**SOURCE EXCERPT:**
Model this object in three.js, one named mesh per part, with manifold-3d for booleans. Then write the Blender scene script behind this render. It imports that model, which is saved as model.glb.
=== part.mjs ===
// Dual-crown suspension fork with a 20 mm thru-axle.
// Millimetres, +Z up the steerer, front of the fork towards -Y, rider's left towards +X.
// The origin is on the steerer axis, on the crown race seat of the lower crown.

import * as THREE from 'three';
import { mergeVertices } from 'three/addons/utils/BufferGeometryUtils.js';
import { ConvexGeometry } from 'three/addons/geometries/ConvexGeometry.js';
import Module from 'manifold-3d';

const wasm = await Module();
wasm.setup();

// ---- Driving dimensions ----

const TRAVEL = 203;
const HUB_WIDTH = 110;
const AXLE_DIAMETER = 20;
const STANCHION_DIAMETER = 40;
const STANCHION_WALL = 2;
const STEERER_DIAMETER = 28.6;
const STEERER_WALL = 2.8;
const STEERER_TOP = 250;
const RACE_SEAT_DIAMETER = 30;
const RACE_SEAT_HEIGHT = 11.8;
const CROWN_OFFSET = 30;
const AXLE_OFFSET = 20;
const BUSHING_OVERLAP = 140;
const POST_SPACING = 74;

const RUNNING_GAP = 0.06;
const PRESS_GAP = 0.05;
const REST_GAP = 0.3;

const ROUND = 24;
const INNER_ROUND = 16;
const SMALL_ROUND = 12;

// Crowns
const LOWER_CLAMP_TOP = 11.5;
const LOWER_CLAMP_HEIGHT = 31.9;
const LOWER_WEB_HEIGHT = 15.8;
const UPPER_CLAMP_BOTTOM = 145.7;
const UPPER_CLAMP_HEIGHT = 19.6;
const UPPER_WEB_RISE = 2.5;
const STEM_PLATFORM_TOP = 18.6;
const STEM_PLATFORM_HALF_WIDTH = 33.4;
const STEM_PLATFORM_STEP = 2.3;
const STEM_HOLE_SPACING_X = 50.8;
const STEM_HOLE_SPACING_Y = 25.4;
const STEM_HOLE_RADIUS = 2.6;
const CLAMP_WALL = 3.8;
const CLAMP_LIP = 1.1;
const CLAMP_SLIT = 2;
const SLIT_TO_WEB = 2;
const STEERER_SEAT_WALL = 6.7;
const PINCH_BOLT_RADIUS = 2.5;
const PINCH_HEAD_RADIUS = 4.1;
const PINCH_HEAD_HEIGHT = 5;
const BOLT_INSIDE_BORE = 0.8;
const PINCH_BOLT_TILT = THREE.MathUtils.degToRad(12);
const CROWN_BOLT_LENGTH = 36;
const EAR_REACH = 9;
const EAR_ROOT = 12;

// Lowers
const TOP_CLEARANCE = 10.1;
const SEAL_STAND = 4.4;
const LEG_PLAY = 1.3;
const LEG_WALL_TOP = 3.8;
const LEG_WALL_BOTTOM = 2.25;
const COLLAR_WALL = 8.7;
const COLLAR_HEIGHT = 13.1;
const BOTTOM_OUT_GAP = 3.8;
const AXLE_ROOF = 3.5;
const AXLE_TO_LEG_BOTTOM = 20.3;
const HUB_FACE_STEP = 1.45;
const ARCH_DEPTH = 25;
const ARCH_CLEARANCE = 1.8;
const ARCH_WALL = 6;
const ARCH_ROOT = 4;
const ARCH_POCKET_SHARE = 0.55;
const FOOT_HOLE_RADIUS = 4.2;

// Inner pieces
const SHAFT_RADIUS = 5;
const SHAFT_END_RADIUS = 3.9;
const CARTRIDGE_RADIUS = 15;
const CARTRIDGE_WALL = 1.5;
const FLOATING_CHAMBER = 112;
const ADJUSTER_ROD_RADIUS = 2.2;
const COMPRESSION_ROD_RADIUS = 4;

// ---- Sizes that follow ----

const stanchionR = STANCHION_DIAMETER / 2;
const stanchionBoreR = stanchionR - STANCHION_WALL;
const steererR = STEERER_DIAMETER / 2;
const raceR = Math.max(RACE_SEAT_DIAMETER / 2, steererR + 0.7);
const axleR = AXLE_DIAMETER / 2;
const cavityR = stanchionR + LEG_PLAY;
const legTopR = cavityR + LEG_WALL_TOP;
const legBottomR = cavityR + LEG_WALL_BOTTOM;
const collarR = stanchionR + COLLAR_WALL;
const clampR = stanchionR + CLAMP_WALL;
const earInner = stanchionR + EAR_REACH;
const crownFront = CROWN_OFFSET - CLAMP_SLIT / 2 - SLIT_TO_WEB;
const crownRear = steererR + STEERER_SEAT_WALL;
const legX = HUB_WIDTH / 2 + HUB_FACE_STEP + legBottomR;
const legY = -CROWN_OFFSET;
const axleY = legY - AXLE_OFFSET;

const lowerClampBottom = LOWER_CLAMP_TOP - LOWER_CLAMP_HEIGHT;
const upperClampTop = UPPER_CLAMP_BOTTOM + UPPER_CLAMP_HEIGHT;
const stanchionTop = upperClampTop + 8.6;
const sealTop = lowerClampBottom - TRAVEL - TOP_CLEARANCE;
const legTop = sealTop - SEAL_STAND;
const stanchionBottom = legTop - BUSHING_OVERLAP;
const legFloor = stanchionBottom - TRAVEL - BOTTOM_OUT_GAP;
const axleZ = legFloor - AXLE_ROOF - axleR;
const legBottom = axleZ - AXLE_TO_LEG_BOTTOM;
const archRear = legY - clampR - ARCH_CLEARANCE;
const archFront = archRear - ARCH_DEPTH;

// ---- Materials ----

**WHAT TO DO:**
Return nothing but the lines from the start of the listing above through the line containing "---- Driving dimensions", exactly as given.

**COMPLETE OUTPUT:**
Model this object in three.js, one named mesh per part, with manifold-3d for booleans. Then write the Blender scene script behind this render. It imports that model, which is saved as model.glb.
=== part.mjs ===
// Dual-crown suspension fork with a 20 mm thru-axle.
// Millimetres, +Z up the steerer, front of the fork towards -Y, rider's left towards +X.
// The origin is on the steerer axis, on the crown race seat of the lower crown.

import * as THREE from 'three';
import { mergeVertices } from 'three/addons/utils/BufferGeometryUtils.js';
import { ConvexGeometry } from 'three/addons/geometries/ConvexGeometry.js';
import Module from 'manifold-3d';

const wasm = await Module();
wasm.setup();

// ---- Driving dimensions ----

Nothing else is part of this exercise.